OpenBLAS: 88, BLIS: 52, AMD BLIS: 59, MKL: 128

OpenBLAS was faster than AMD BLIS. But MKL beats everyone else by a wide margin because it has a special batched GEMM operation. Not only do they have very optimized kernels, they actively participate in the various ecosystems (such as PyTorch) and provide specialized implementations.

AMD is doing well with hardware, but it's surprising how much they drop the ball with ROCm and the CPU software ecosystem. (Of course, they are doing great work with open sourcing GPU drivers, AMDVLK, etc.)

gnufx · on Nov 11, 2020

If you care about small matrices on x86_64, you should look at libxsmm, which is the reason MKL now does well in that regime. (Those numbers aren't representative of large BLAS.)

my123 · on Nov 11, 2020

A free version of the Arm Performance Libraries is available at:

https://developer.arm.com/tools-and-software/server-and-hpc/...

rurban · on Nov 12, 2020

> What's the story behind AMD's apparent lack of math library development?

I don't see a story. AMD supports a proper libm for gcc and llvm, has its own libm, BLAD, LAPACK, ... at https://developer.amd.com/amd-aocl/

Just their rdrand intrinsic is broken on most ryzens if you didn't patch it. Fedora firmware doesn't patch it for you.

gnufx · on Nov 11, 2020

You just run MKL from the oneapi distribution, and it gives decent performance on EPYC2, but basically only for double precision, and I don't remember if that includes complex.

ACML was never competitive in my comparisons with Goto/OpenBLAS on a variety of opterons. It's been discarded, and AMD now use a somewhat enhanced version of BLIS.

BLIS is similar to, sometimes better than, ARMPL on aarch64, like thunderx2.

pinewurst · on Nov 11, 2020

In what world will Intel port MKL - Intel intellectual property - to ARM? The whole purpose of Intel's software tools is as an enabler and differentiator for their architecture and specifically their parts.

Fnoord · on Nov 12, 2020

I don't know about this proprietary technology specifically, but Intel is a huge company with some FOSS friendliness. USB 4 is based on Thunderbolt 3, so I guess they licensed that one.

coldtea · on Nov 11, 2020

In a world where Intel already had licensed ARM and built it in the past:

https://newsroom.intel.com/editorials/accelerating-foundry-i...

chipotle_coyote · on Nov 11, 2020

That linked article from 2016 is about Intel's Custom Foundry program, which I'm fairly sure is for building chips under contract to other companies. It promotes that they have "access to ARM Artisan IP," but doesn't specifically mention an ARM version of MKL that I see. The list of compatible hardware Intel's page on MKL itself lists compatible processors and ARM is conspicuously absent:

https://software.intel.com/content/www/us/en/develop/tools/m...
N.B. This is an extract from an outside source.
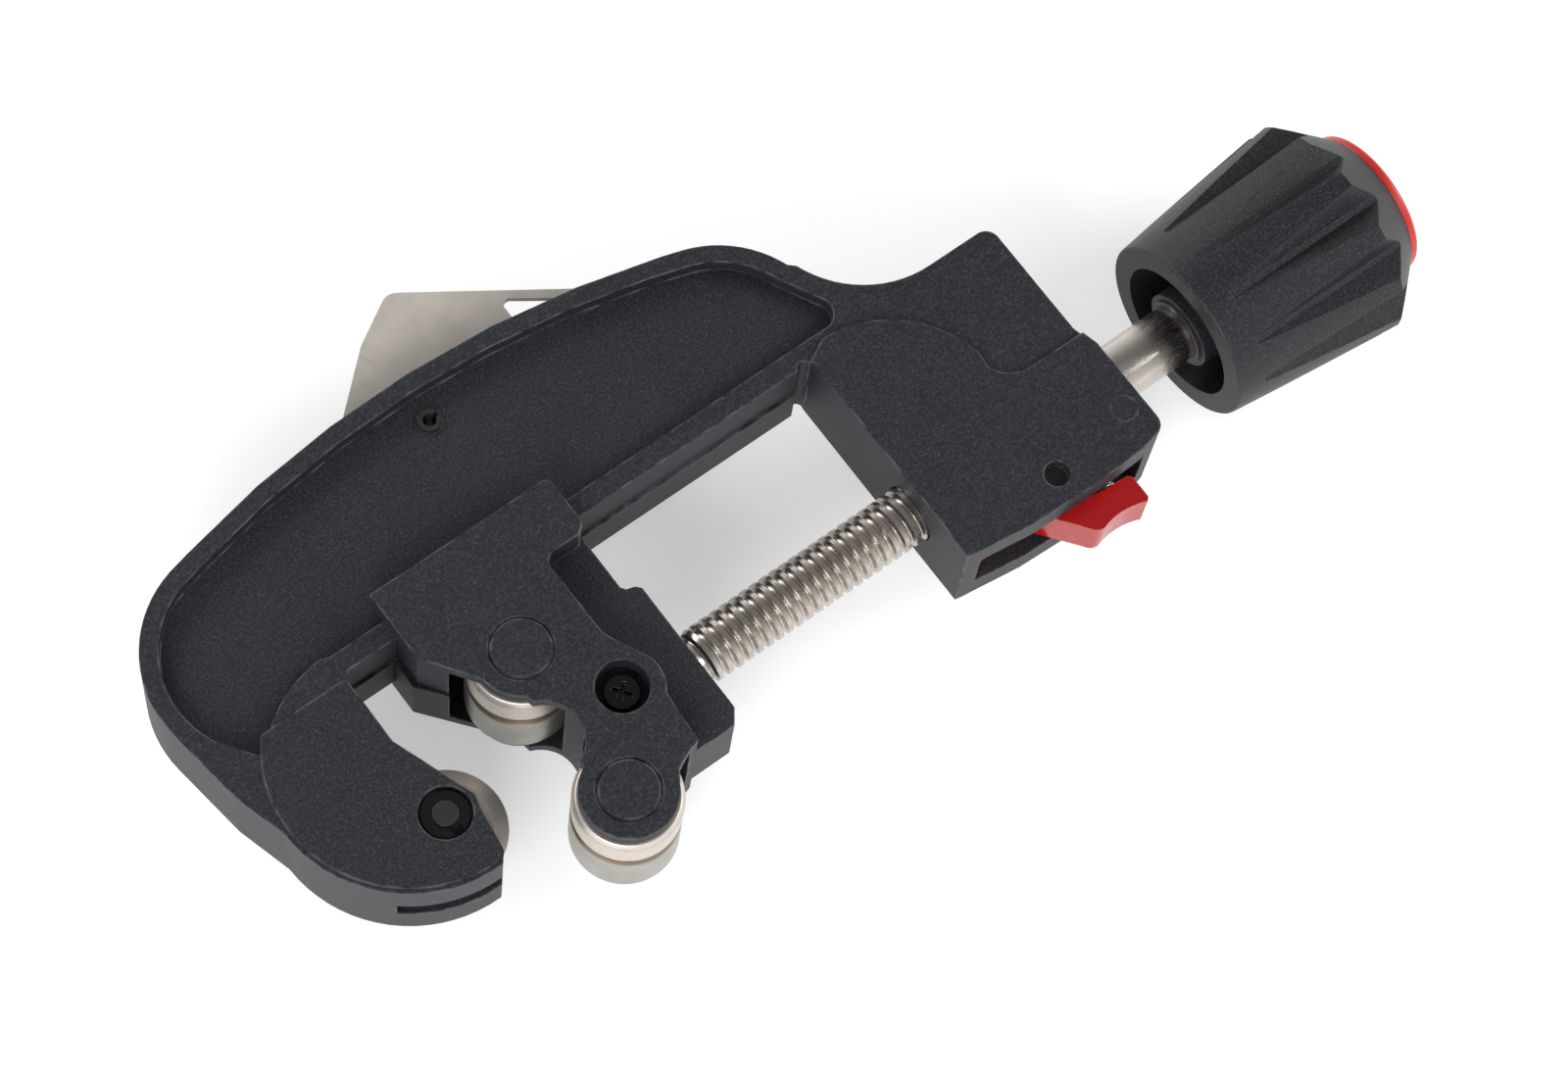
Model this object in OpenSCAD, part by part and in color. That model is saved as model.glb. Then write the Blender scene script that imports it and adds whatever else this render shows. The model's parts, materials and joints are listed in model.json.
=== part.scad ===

And, this question on Intel's own forums from 2016 at least suggests that there wasn't an MKL version for ARM in the time frame of the article you're linking to, either:

https://community.intel.com/t5/Intel-oneAPI-Math-Kernel-Libr...

So, from what I can tell, while Intel is an ARM licensee and made ARM CPUs in the past, they haven't made their own ARM CPUs for years and there's no sign they ever made MKL for any ARM platform. Never say never, but I think the OP is basically right -- there's not a lot of incentive for Intel to produce one.

dfox · on Nov 11, 2020

Intel had sold most of the relevant ARM IP and product lines to Marvell in 2006.

stabbles · on Nov 11, 2020

MKL is heavily optimized for Intel microarchs and purposely crippled on AMD (I believe dgemm is fast, sgemm slow). I don't think MKL benefits from optimizing it for Apple Silicon, especially considering Apple ditched Intel's hardware.

fxtentacle · on Nov 11, 2020

No it won't. Mkl is an Intel toolkit, so they will surely not support Apple's move to dump Intel processors.